While detailing Hefner’s alleged tactics of control, Madison spoke about the concept of “love bombing,” a term she wasn’t aware of when she was younger.

As host Spiegel explained, “love bombing” refers to when an abusive person displays forms of affection as a way of manipulation. Madison recalled, “[Hefner] would say all the things that I know now are so cliche for older men, trying to groom younger women, like, ‘You're so mature for your age, you're so giving, you're not selfish like the other girls.’ … Things like that.”

And Madison went on to express her gratitude at the growing awareness around topics like the nonconsensual sharing of sexual images, and consent in general, saying that she feels Hefner’s treatment of the women would “never be accepted today.”

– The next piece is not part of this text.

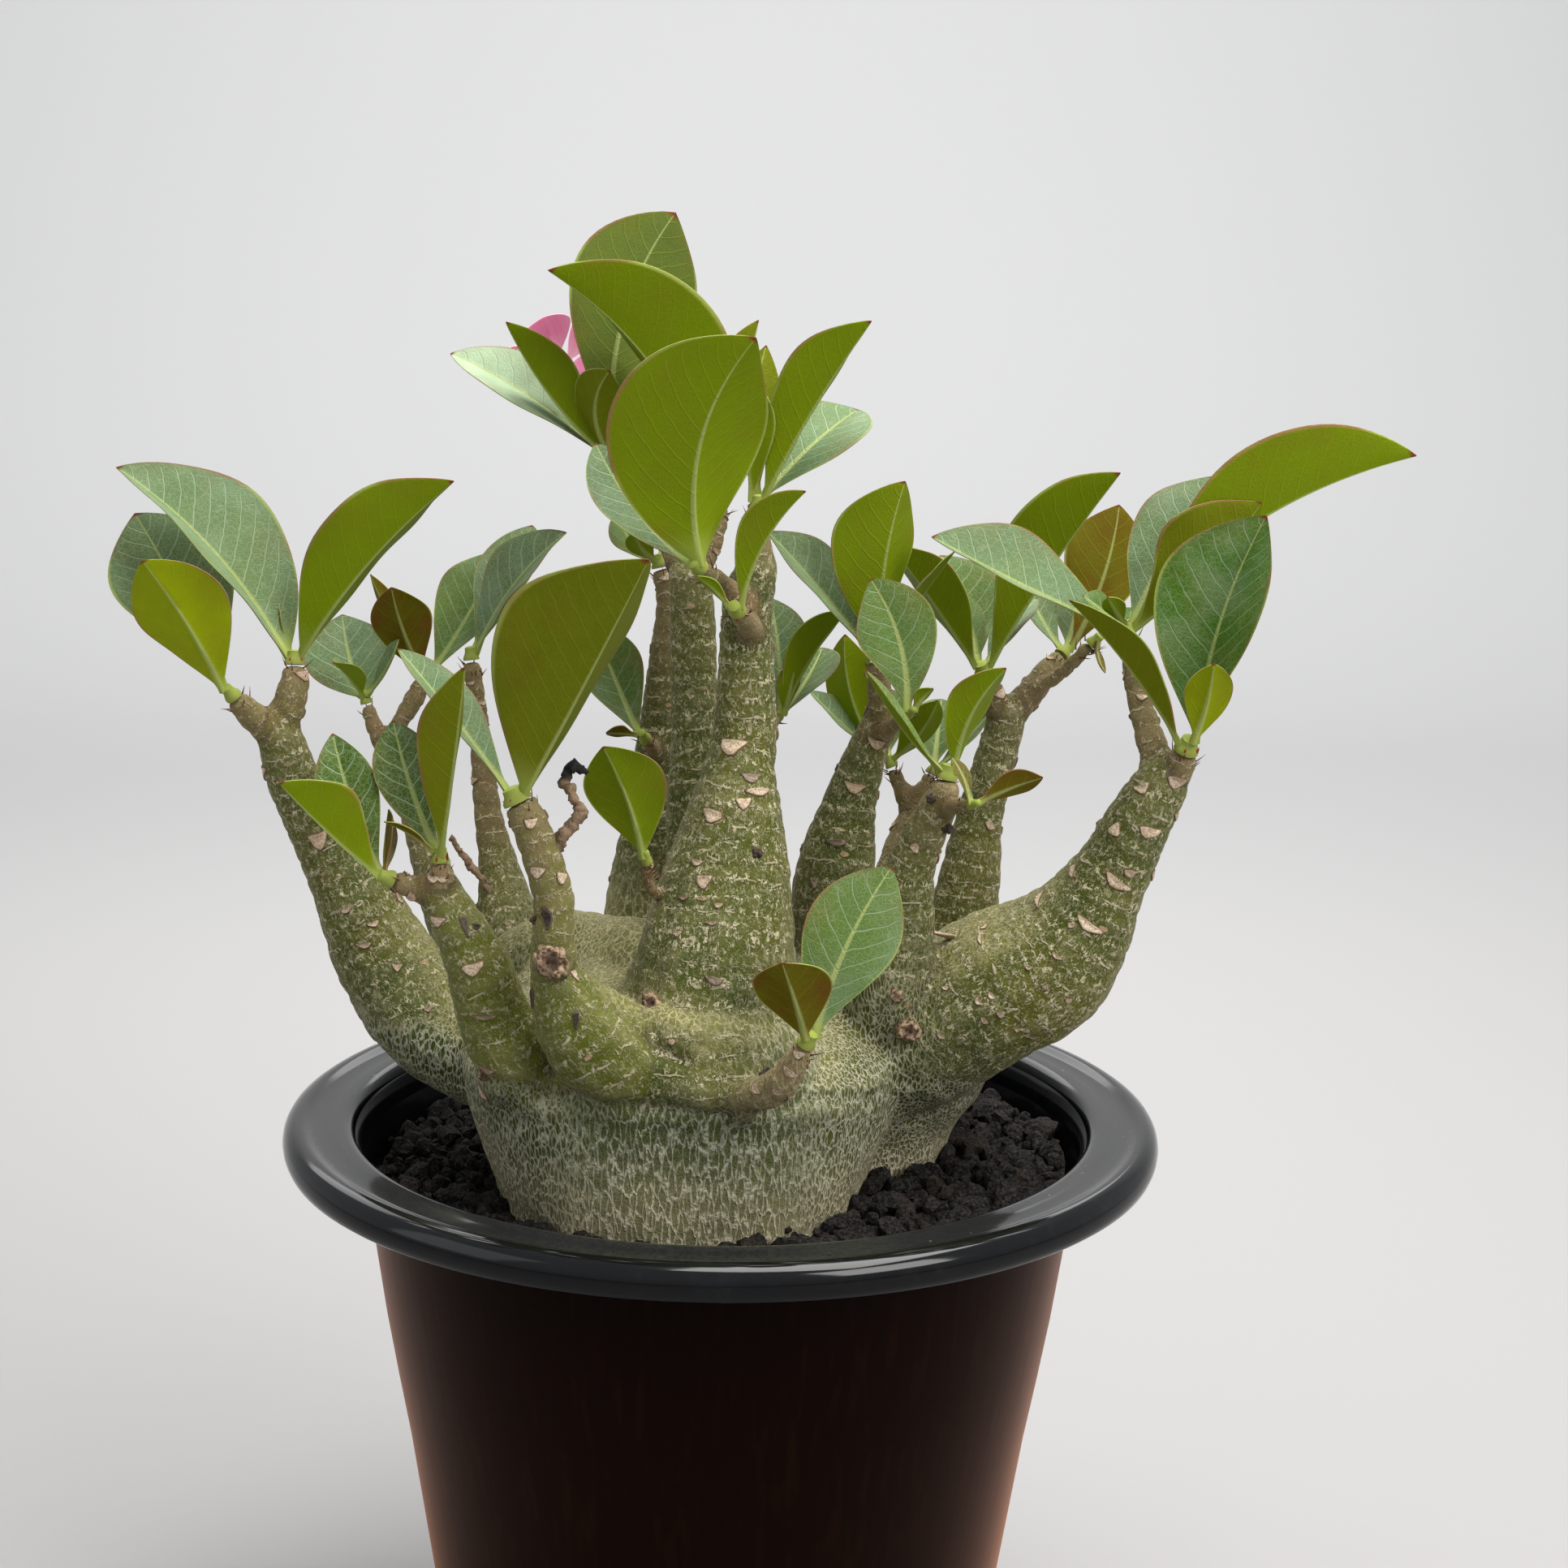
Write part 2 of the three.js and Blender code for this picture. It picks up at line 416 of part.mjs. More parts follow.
// Each growing tip's leaves: [azimuth, rise, length, width, roll, bow, sweep, fold, belly] in degrees
// and millimetres. Azimuth is measured from +X towards +Y and rise from the level. Roll turns the
// blade about its own length; bow and sweep push its middle towards its upper face and to its side;
// fold lifts each half from flat; belly, where given, is the percentage of the length where the
// blade is widest.
const LEAVES = {
  left_arm_twig_right: [
    [-177, 49, 65, 38, -30, 4, 2, 34, 52], [-21, 46, 66, 31, -30, 2, 2, 43, 54],
    [142, 75, 16, 5, 40, -1, 0, 20],
  ],
  left_arm_twig_left: [[144, 52, 56, 33, -30, -4, 2, 10, 68], [-136, 58, 41, 25, 45, 1, -1, 12]],
  front_left_twig_left: [
    [-148, 46, 35, 22, 30, 1, 2, 37], [138, 61, 37, 15, -35, 0, -1, 14], [92, 57, 17, 9, 90, 0, 0, 25],
  ],
  front_left_twig_right: [
    [-67, 66, 53, 18, 25, 1, -1, 43], [132, 58, 35, 16, -30, 1, -1, 14], [-165, 34, 14, 5, 15, 1, 0, 15],
  ],
  front_mid: [[-34, 58, 68, 48, -20, 1, -1, 43, 55], [137, 36, 51, 15, 0, 0, 1, 30]],
  rear_far_left_twig_left: [
    [127, 61, 26, 26, -30, 0, -1, 10, 52], [-115, 40, 18, 11, -15, 1, 0, 30],
    [-32, 55, 21, 8, 55, -1, 0, 20],
  ],
  rear_far_left_twig_right: [
    [-132, 67, 28, 18, 40, 0, 1, 12], [48, 52, 43, 24, 20, 0, 1, 22], [145, 51, 34, 8, 85, -1, 0, 20],
  ],
  rear_left_thin: [[4, 54, 43, 24, 30, 3, -1, 24], [64, 48, 46, 20, 5, 1, 1, 24]],
  mid_left_twig_left: [
    [37, 74, 68, 35, -120, -1, 7, 12, 69], [-153, 51, 45, 20, 25, -1, 2, 42],
    [168, 31, 51, 21, -35, 2, 1, 24], [-85, 53, 28, 15, -20, 0, 4, 22], [83, 51, 34, 20, 5, 1, 1, 20],
  ],
  mid_left_twig_up: [
    [-148, 49, 76, 42, 25, 8, -2, 43, 54], [23, 80, 47, 20, -55, 1, 1, 30], [104, 44, 33, 18, -10, 0, 0, 20],
  ],
  centre_twig: [[-45, 72, 57, 45, -20, 4, 6, 24, 54], [145, 43, 41, 18, -35, -1, -2, 16]],
  centre: [
    [-25, 58, 53, 23, -25, 2, 0, 43], [-168, 82, 34, 17, 20, 1, 0, 30], [84, 72, 40, 13, 175, -1, 2, 14],
    [42, 34, 39, 27, 20, 3, 1, 18],
  ],
  centre_bud: [[-22, 61, 33, 15, -25, 3, 1, 43], [-172, 44, 11, 5, 35, 1, 0, 10]],
  rear_left_tall: [
    [161, 48, 17, 15, -30, -1, -1, 16], [-122, 40, 13, 8, 30, 0, 1, 12], [85, 40, 36, 24, 5, -1, 2, 20],
  ],
  rear_left_bud: [[157, 64, 34, 18, -50, -1, 0, 14], [-166, 7, 9, 6, 40, 1, 1, 10]],
  centre_side_bud: [[-144, 68, 31, 21, 45, 1, -1, 10]],
  centre_rear_bud: [
    [13, 59, 32, 17, -45, 1, 2, 26], [103, 64, 33, 17, -5, 1, 1, 14], [-7, 79, 15, 8, -45, -1, 1, 16],
    [69, 26, 33, 18, 0, 0, 1, 20],
  ],
  right_centre: [
    [-20, 83, 45, 29, -40, 1, 2, 31], [163, 47, 41, 20, -25, 1, 0, 30], [12, 53, 32, 11, -15, 0, 0, 20],
    [105, 39, 34, 22, 0, -1, 1, 20],
  ],
  right_centre_bud: [[170, 73, 35, 21, -70, 0, 3, 8], [-27, 53, 8, 5, -30, 1, 0, 20]],
  front_right: [[-29, 65, 30, 14, -30, 2, 2, 24], [-168, 52, 32, 9, -15, -1, 0, 25]],
  front_right_bud: [[165, 66, 12, 5, -25, 1, 0, 14], [-15, 26, 17, 9, -50, 1, 0, 14]],
  rear_right_twig_left: [
    [-30, 57, 65, 31, -25, 2, 0, 43], [-163, 53, 42, 21, 25, 1, 0, 26], [41, 42, 26, 12, 5, 2, 0, 16],
    [120, 56, 22, 9, -20, 2, 1, 16], [108, 42, 40, 22, 0, 2, 1, 20],
  ],
  rear_right_twig_right: [
    [28, 70, 43, 26, -100, -1, -2, 10, 66], [138, 54, 26, 13, -15, 0, -1, 20], [73, 34, 37, 22, 5, 1, 0, 20],
  ],
  rear_right_twig_far: [[-59, -65, 9, 4, -25, -1, 0, 15], [30, 24, 18, 14, 0, 0, -1, 18]],
  right_arm_twig_left: [
    [174, 25, 54, 28, -30, 0, -1, 32], [-11, 48, 45, 31, -40, -2, -1, 41], [-8, 34, 81, 35, -40, 5, 5, 43],
    [35, 55, 46, 24, 15, 2, 0, 18], [-156, 34, 14, 9, -50, 0, 0, 20], [-122, 36, 13, 6, 20, 0, 0, 14],
  ],
  right_arm_twig_right: [
    [-167, 50, 47, 19, 5, 2, 0, 24], [12, 75, 58, 36, 40, 1, -3, 35], [-75, 66, 23, 12, -15, 1, -1, 12],
  ],
  front_twig: [[26, 64, 44, 23, 55, 1, -2, 10], [-117, 59, 25, 19, 20, 1, 0, 12]],
  rear_centre_right_twig_left: [
    [171, 41, 30, 14, -20, 0, -1, 26], [172, 71, 38, 18, 70, -2, 3, 16], [-20, 55, 22, 14, -40, -1, -1, 18],
    [95, 35, 29, 18, -5, 0, 0, 20],
  ],
  rear_centre_right_twig_right: [[4, 49, 25, 10, 20, 0, 1, 18], [82, 38, 27, 16, 5, 1, 0, 18]],
};

// Shares of its length at which a blade is cut into panels: more for the long leaves.
function bladeStations(length) {
  if (length >= 60) return [0, 0.16, 0.33, 0.5, 0.68, 0.86, 1];
  if (length > 45) return [0, 0.2, 0.42, 0.64, 0.85, 1];
  if (length >= 24) return [0, 0.25, 0.55, 0.82, 1];
  return [0, 0.3, 0.65, 1];
}

// A twig's end: its middle, the way it points and its radius.
function limbEnd(name) {
  const path = LIMBS[name].path;
  const [x, y, z, radius] = path[path.length - 1];
  const [beforeX, beforeY, beforeZ] = path[path.length - 2];
  const point = new THREE.Vector3(x, y, z);
  const ahead = new THREE.Vector3(x - beforeX, y - beforeY, z - beforeZ).normalize();
  return { point, ahead, radius };
}

// Half the blade's width at the share t of its length: widest at the belly, pointed at the tip.
function bladeHalfWidth(t, width, belly) {
  const exponent = Math.log(0.5) / Math.log(belly / 100);
  const outline = Math.max(Math.sin(Math.PI * t ** exponent), 0) ** 0.85;
  const narrowest = THREE.MathUtils.lerp(BLADE_ROOT_HALF_WIDTH, BLADE_TIP_HALF_WIDTH, t);
  return Math.max((width / 2) * outline, narrowest);
}

function bladeSolid(root, [azimuth, rise, length, width, roll, bow, sweep, fold, belly = USUAL_BELLY]) {
  const [r, f] = [roll, fold].map(THREE.MathUtils.degToRad);
  const ahead = direction(azimuth, rise);
  const face = direction(azimuth, rise + 90).multiplyScalar(Math.cos(r));
  face.addScaledVector(ahead.clone().cross(direction(azimuth, rise + 90)), Math.sin(r));
  const side = ahead.clone().cross(face);
  const upper = [];
  const lower = [];
  for (const t of bladeStations(length)) {
    const hump = 4 * t * (1 - t);
    const slope = 4 - 8 * t;
    const middle = root.clone().addScaledVector(ahead, t * length);
    middle.addScaledVector(face, bow * hump).addScaledVector(side, sweep * hump);
    const tangent = ahead.clone().multiplyScalar(length);
    tangent.addScaledVector(face, bow * slope).addScaledVector(side, sweep * slope).normalize();
    const across = side.clone().addScaledVector(tangent, -side.dot(tangent)).normalize();
    const out = across.clone().cross(tangent);
    const half = bladeHalfWidth(t, width, belly);
    for (const edge of [-1, 0, 1]) {
      const point = middle.clone().addScaledVector(across, edge * half * Math.cos(f));
      point.addScaledVector(out, Math.abs(edge) * half * Math.sin(f));
      upper.push(point.clone().addScaledVector(out, BLADE_THICKNESS / 2));
      lower.push(point.clone().addScaledVector(out, -BLADE_THICKNESS / 2));
    }
  }
  const under = upper.length;
  const lastRow = under - 3;
  const triangles = [];
  const quad = (p, q, s, u) => triangles.push(p, q, s, p, s, u);
  for (let row = 0; row < lastRow; row += 3) {
    for (let k = row; k < row + 2; k += 1) {
      quad(k, k + 1, k + 4, k + 3);
      triangles.push(under + k, under + k + 4, under + k + 1, under + k, under + k + 3, under + k + 4);
    }
    quad(row, row + 3, under + row + 3, under + row);
    quad(row + 2, under + row + 2, under + row + 5, row + 5);
  }
  for (let k = 0; k < 2; k += 1) {
    quad(k, under + k, under + k + 1, k + 1);
    quad(lastRow + k, lastRow + k + 1, under + lastRow + k + 1, under + lastRow + k);
  }
  const positions = [...upper, ...lower].flatMap((p) => [p.x, p.y, p.z]);
  return solidFromIndexed(positions, triangles);
}

// The short green shoot that carries a tip's leaves, seated just clear of the twig's end. It tapers
// from nearly the twig's own thickness to half of it.
function shootSolid({ point, ahead, radius }) {
  const path = [[SEAT_GAP, 0.9], [SHOOT_LENGTH, 0.5]].map(([along, share]) => {
    const centre = point.clone().addScaledVector(ahead, along);
    return [centre.x, centre.y, centre.z, radius * share];
  });
  return limbSolid({ sides: SHOOT_SIDES, path });
}

// The leaves' roots climb the shoot one above the other, each a little out on its own side.
function rosetteSolid(limbName) {
  const end = limbEnd(limbName);
  const leaves = LEAVES[limbName].map((leaf, i) => {
    const root = end.point.clone().addScaledVector(end.ahead, FIRST_LEAF_HEIGHT + LEAF_SPACING * i);
    root.addScaledVector(direction(leaf[0], 0), LEAF_ROOT_OFFSET * end.radius);
    return bladeSolid(root, leaf);
  });
  return joinAll([shootSolid(end), ...leaves]);
}

// ---------------------------------------------------------------- flower

function flowerSolid() {
  const end = limbEnd("flower_stalk");
  const ahead = direction(FLOWER_AZIMUTH, FLOWER_RISE);
  const start = end.point.clone().addScaledVector(end.ahead, SEAT_GAP);
  const bend = start.clone().addScaledVector(end.ahead, 2);
  const tube = [[6, 1.6], [16, 3.4], [FLOWER_TUBE_LENGTH, 4.2]].map(([along, radius]) => {
    const centre = bend.clone().addScaledVector(ahead, along);
    return [centre.x, centre.y, centre.z, radius];
  });
  const path = [[start.x, start.y, start.z, 1.3], [bend.x, bend.y, bend.z, 1.4], ...tube];
  const throat = bend.clone().addScaledVector(ahead, FLOWER_TUBE_LENGTH - 2);
  const across = new THREE.Vector3(0, 0, 1).cross(ahead).normalize();
  const petals = Array.from({ length: PETAL_COUNT }, (_, i) => {
    const petalTurn = THREE.MathUtils.degToRad(FIRST_PETAL_TURN + (i / PETAL_COUNT) * 360);
    const way = across.clone().applyAxisAngle(ahead, petalTurn);
    const aim = way.clone().addScaledVector(ahead, PETAL_LIFT).normalize();
    const petalAzimuth = THREE.MathUtils.radToDeg(Math.atan2(aim.y, aim.x));
    const petalRise = THREE.MathUtils.radToDeg(Math.asin(aim.z));
    const level = direction(petalAzimuth, petalRise + 90);
    const face = ahead.clone().addScaledVector(aim, -ahead.dot(aim)).normalize();
    const turn = Math.atan2(aim.clone().cross(level).dot(face), level.dot(face));
    const petalRoll = THREE.MathUtils.radToDeg(turn);
    const root = throat.clone().addScaledVector(way, PETAL_ROOT_RADIUS);
    return bladeSolid(root, [petalAzimuth, petalRise, PETAL_LENGTH, PETAL_WIDTH, petalRoll, 1, 0, 8]);
  });
  return joinAll([limbSolid({ sides: 5, path }), ...petals]);
}

// ---------------------------------------------------------------- the object

const PLANT = new THREE.Group();

function addNode(name, solid, color, roughness) {
  const material = new THREE.MeshStandardMaterial({ color, roughness, metalness: 0 });
  const mesh = new THREE.Mesh(geometryFromSolid(solid), material);
  mesh.name = name;
  PLANT.add(mesh);
}

addNode("pot", potSolid(), "#14100f", 0.18);
addNode("soil", soilSolid(), "#2b2624", 0.95);
addNode("caudex", caudexSolid(), "#7d8058", 0.75);
for (const limbName of Object.keys(LEAVES)) {
  addNode(`leaves_${limbName}`, rosetteSolid(limbName), "#64841f", 0.5);
}
addNode("flower", flowerSolid(), "#ee7fae", 0.55);

export default PLANT;
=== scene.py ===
import math
import random

import bpy
import numpy as np
from mathutils import Euler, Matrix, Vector
from mathutils.bvhtree import BVHTree


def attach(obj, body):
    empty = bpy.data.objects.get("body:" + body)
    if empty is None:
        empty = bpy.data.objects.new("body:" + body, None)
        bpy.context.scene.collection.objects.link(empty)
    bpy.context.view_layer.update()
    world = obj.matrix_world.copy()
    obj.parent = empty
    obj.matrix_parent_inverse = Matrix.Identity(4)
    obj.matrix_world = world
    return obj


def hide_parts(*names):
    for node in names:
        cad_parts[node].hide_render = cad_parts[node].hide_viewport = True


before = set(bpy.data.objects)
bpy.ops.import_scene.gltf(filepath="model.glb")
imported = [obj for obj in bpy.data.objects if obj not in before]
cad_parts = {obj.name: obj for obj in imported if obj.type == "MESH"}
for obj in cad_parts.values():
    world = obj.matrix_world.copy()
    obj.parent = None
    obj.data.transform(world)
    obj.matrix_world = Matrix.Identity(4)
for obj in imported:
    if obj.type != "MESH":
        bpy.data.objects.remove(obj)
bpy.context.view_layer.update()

# ---------------------------------------------------------------- pot
# One moulded shell of glossy black-brown plastic: a deep tapered body, a wide flat flange and an
# outer edge that rolls over and down. It is drawn up ring by ring, closed, and drilled for drainage.

MM = 0.001
POT_SIDES = 192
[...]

Madison’s comments come just over a month ahead of the release of Secrets of Playboy, a new docuseries that is set to chart and reexamine her and other ex-Playmates’ experiences through a modern lens.

In the first teasers, which aired last week, Madison and other ex-playmates Sondra Theodore and Bridget Marquardt opened up about the realities of life at the mansion, with Theodore claiming that there was “hard drug use.”

“[Hefner] pretended he wasn’t involved in any hard drug use at the mansion, but that was just a lie,” Theodore said, adding that Quaaludes were “used for sex.”

Quaaludes are sedative-hypnotic drugs that induce drowsiness and sleep, which were made illegal in the US in the 1980s.

Presumably detailing her and the other Playmates’ experiences with the drugs, Theodore said that you usually “just took a half,” adding that “if you took two, you’d pass out.”

“It was such a seduction, and the men knew this — that they could get girls to do just about anything they wanted if they gave them a Quaalude,” she claimed.